_Task goal_
Your task is to filter the data below down to the lines holding "piece".

[Start of Available data]

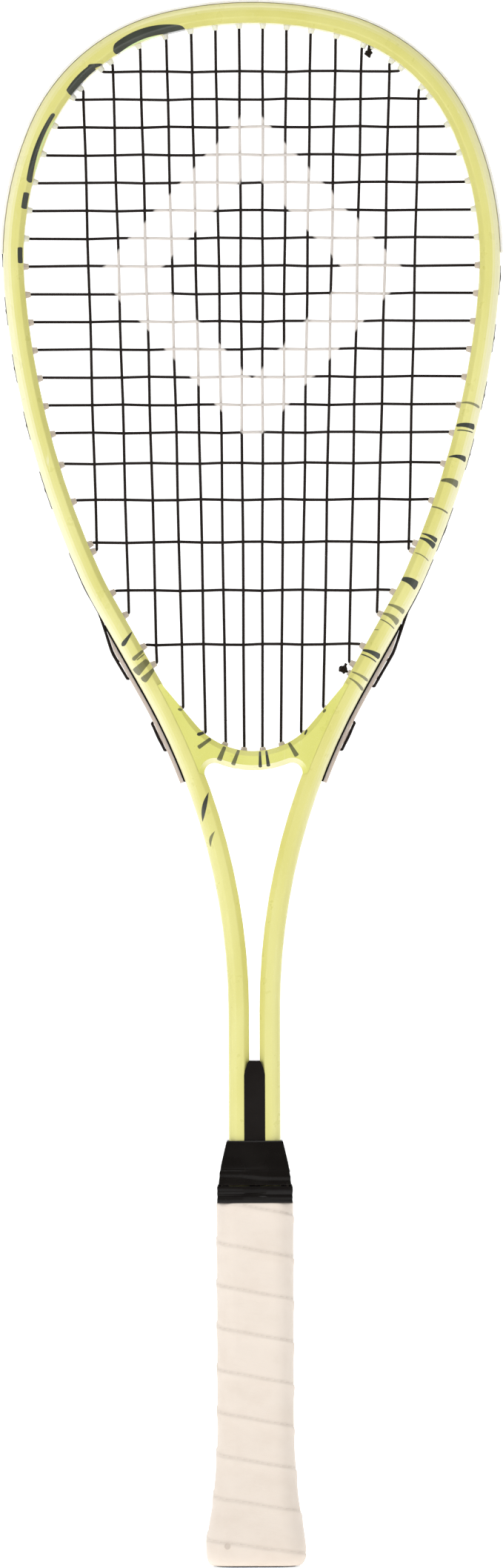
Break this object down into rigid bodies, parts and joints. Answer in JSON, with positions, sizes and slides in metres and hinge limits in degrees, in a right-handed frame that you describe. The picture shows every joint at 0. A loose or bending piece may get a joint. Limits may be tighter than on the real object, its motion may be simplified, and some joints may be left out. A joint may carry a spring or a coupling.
{
  "type": "squash racket",
  "caption": "Teardrop squash racket with a hollow hoop on two legs, moulded throat bridge, one-piece strings, wrapped grip and a sliding rubber collar.",
  "frame": {"origin": "centre of the bounding box of the solids at its lowest face, on the butt of the handle", "axes": "+Z along the racket from the butt to the tip; the string bed lies in the XZ plane; the front, which the picture shows, faces -Y"},
  "size_m": [0.22, 0.0395, 0.685],
  "materials": {
    "lime_lacquer": "satin lacquer over composite with dark painted bars",
    "bright_lacquer": "satin lacquer, brighter than the tube",
    "bone_nylon": "moulded nylon, slightly waxy",
    "black_foam": "matt",
    "dark_gut": "satin multifilament string, cream print across the middle",
    "black_polymer": "fine moulded texture",
    "pallet_foam": "bare moulded foam",
    "grip_tape": "matt synthetic leather, wound in a spiral",
    "tack_steel": "dull",
    "black_tape": "vinyl tape",
    "black_rubber": "matt"
  },
  "bodies": {
    "racket": {"frame_tube": "lime_lacquer", "throat_bridge": "bright_lacquer", "head_bumper": "bone_nylon", "side_strip_left": "bone_nylon", "side_strip_right": "bone_nylon", "bridge_strip": "bone_nylon", "strip_liner_left": "black_foam", "strip_liner_right": "black_foam", "main_string": "dark_gut", "cross_string": "dark_gut", "tie_knot_upper": "dark_gut", "tie_knot_lower": "dark_gut", "throat_wedge": "black_polymer", "pallet_front": "pallet_foam", "pallet_back": "pallet_foam", "butt_cap": "black_polymer", "grip_wrap": "grip_tape", "grip_tack": "tack_steel", "finishing_tape": "black_tape"},
    "collar": {"rubber_collar": "black_rubber"}
  },
  "joints": [
    {"name": "collar_slide", "type": "slide", "parent": "racket", "child": "collar", "axis": [0, 0, 1], "range_m": [0, 0.03]}
  ]
}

[End of Available data]

_In response_
Break this object down into rigid bodies, parts and joints. Answer in JSON, with positions, sizes and slides in metres and hinge limits in degrees, in a right-handed frame that you describe. The picture shows every joint at 0. A loose or bending piece may get a joint. Limits may be tighter than on the real object, its motion may be simplified, and some joints may be left out. A joint may carry a spring or a coupling.
  "caption": "Teardrop squash racket with a hollow hoop on two legs, moulded throat bridge, one-piece strings, wrapped grip and a sliding rubber collar.",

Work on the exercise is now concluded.